Fishing suffers from a lack of regulation although an act passed in Goa places a 5-km zonal ban on trawlers. Yet there are few limits placed on the uncontrollable increase in fishing vessels. And for decades no government in Goa even dreamt of insurance for fishermen. In fact, the coastline is less about the fishing community’s needs, but more about how it can be exploited for real estate and tourism. The salt water resort exists for the short-term pleasures of the tourist, not for the livelihood of those who inhabit it all year round. Despite the regulations on construction, the coastline is dotted with newly constructed tourist villas. Fishing co-operatives are generally non-existent and unlike rich farmers, subsidies are not available either for kerosene or petrol. Fisherfolk families are busy ones, husbands with the catch, wives with the vending, often leaving children unattended. The “dance of fury” ten days ago has been marked by the mass death of children.
In Quegdevelim, when the blackness of night begins to be touched by a tentative smudge of grey, Allie Rodrigues and his son Antony set out in their boat, Mila, towards the sea. Allie Rodrigues is a traditional fisherman, renting a wooden canoe with an outboard motor. He and his son Antony go out fishing every night, either at 10pm or at 4am, returning only in the late morning. They aim to catch fish worth Rs 1,500 at least every day. Out of this, Allie pays 50 per cent to the boat owner and spends another Rs 100-200 a day on petrol and kerosene for the motor. The filmy nylon nets which he and his son haul in every dawn are painstakingly repaired in the afternoon. Shy Antony is planning to work in the Gulf for a few years so he can save enough money to buy his father a trawler.
A traditional fisherman has no chance against trawler owners, who are often local money-lenders or businessmen or simply foreign-owned. Trawlers lift away the best fish, leaving Allie and Antony to sit in their wooden canoe in the dark sea every night, waiting for their net to fill. Sometimes they invite a curious visitor like your columnist to ride with them.
The ocean at night is still but somehow tumultuous. Waves lap against the Mila. There is a sense of a yawning universe under the water, teeming with life and history. On the night of the tsunami Allie felt a strange current. The tide, which normally takes six hours to flood, came flooding in minutes after it had ebbed. A few months ago, a huge wave knocked his boat over and he and his son spent almost the whole day swimming. A staring crowd gathered on the shore as the two swam from morning until late afternoon, when a helicopter clattered to the rescue.
Allie says he’s the smallest man in Goa, yet the scale of existence becomes gigantic on the Mila. The lights on the beach motels look ridiculously small from so far away at sea.
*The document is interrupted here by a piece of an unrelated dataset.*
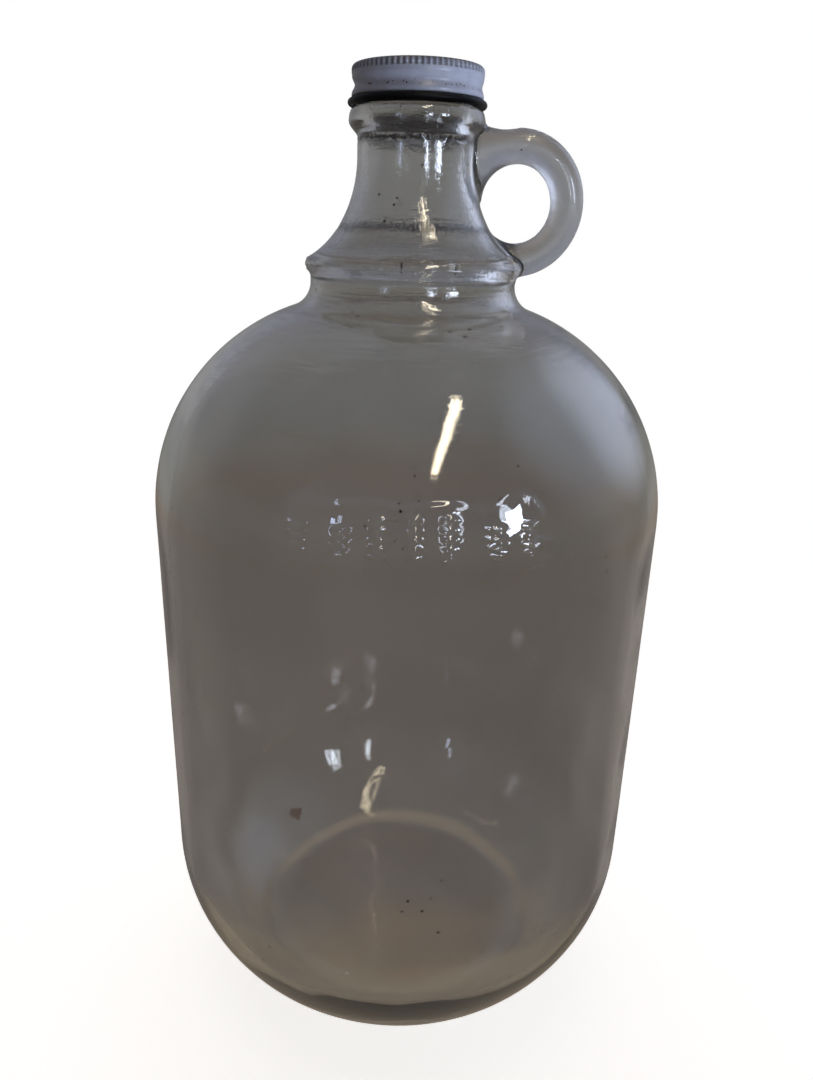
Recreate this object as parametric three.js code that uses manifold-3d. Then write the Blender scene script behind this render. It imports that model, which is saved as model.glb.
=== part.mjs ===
// One-gallon glass jug with a finger-ring handle, shut by a knurled metal screw cap.
// Millimetres, +Z up. The jug stands on z = 0, its axis is the Z axis and its handle points along +X.
// The front, which carries the moulded marks, faces -Y.

import * as THREE from "three";
import { mergeVertices } from "three/addons/utils/BufferGeometryUtils.js";
import Module from "manifold-3d";

const wasm = await Module();
wasm.setup();

const TURN = Math.PI * 2;
const DEGREES = Math.PI / 180;

// Driving dimensions of the glass, outside. Heel and shoulder are round arcs that meet the straight side.
const BODY_R = 81;
const HEEL = { radius: 60.4, centreZ: 52.6, fromDeg: -57 };
const SHOULDER = { radius: 65.8, centreZ: 173.1, fillet: 8 };
const BASE = { standR: 49.6, hollowR: 45.5, hollowZ: 4.2 }; // it stands on the ring between the two radii
const LOWER_NECK_R = 31.2; // the short upright wall between the shoulder and the ring
const RING = { tipR: 32.8, tipZ: 247.8, bottomZ: 245.2 };
const NECK_R = 17.2;
const FLARE = { a: 24.6, b: 31, topZ: 278.1 }; // a quarter ellipse that opens the neck out to the ring
const BEAD = { r: 19.75, midZ: 287.1, bottomZ: 283.1, topR: 18.9, topZ: 290.5 }; // a soft roll under the cap
const LIP = { z: 299.6, round: 0.9 };

// How thick the glass is
const WALL = 3.4;
const NECK_WALL = 3.2;
const HEEL_GLASS = 6;
const BASE_GLASS = 5.4;

// The screw thread climbs to the right, as seen from outside, and passes the front at frontZ
const THREAD = { pitch: 4.2, height: 1.0, halfWidth: 1.15, frontZ: 297.6, fadeDeg: 30 };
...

Tiny human irrelevancies perched on the edge of acres of inky black water. The sea is a giant reclining god. If the god merely lifted his toes, avalanches of water would go skating to the shore and flood out all those little pleasure spots.
What little human virtues and vices can ever compare with this amoral magnificence? The waves are not compassionate, the sea is not sympathetic; instead the ocean is gargantuan, elemental, without any rational meaning whatsoever. Alone, Allie and his son sit framed against this beautiful malevolence. Their net is filling slowly with mackerels and sardines, the waves rock the Mila this way and that and a sudden gush of wind blows back Allie’s hair. He is elderly, tough, descended from generations of fisherfolk. Some 30 per cent of Goa’s fishermen are Phadtes and Taris, 70 per cent are Rodrigues and D’Souza, mostly classified under the Kharvi or OBC category. As a result of Goan laws several fishermen own land but this is an exception to other parts of India.
Dawn begins to break. Soon tourists will wend their way to the shacks for fresh fried fish. Allie and Antony are happy. Their nets are heavy. Tonight they have emerged victorious against the ocean. But the ocean is only biding its time.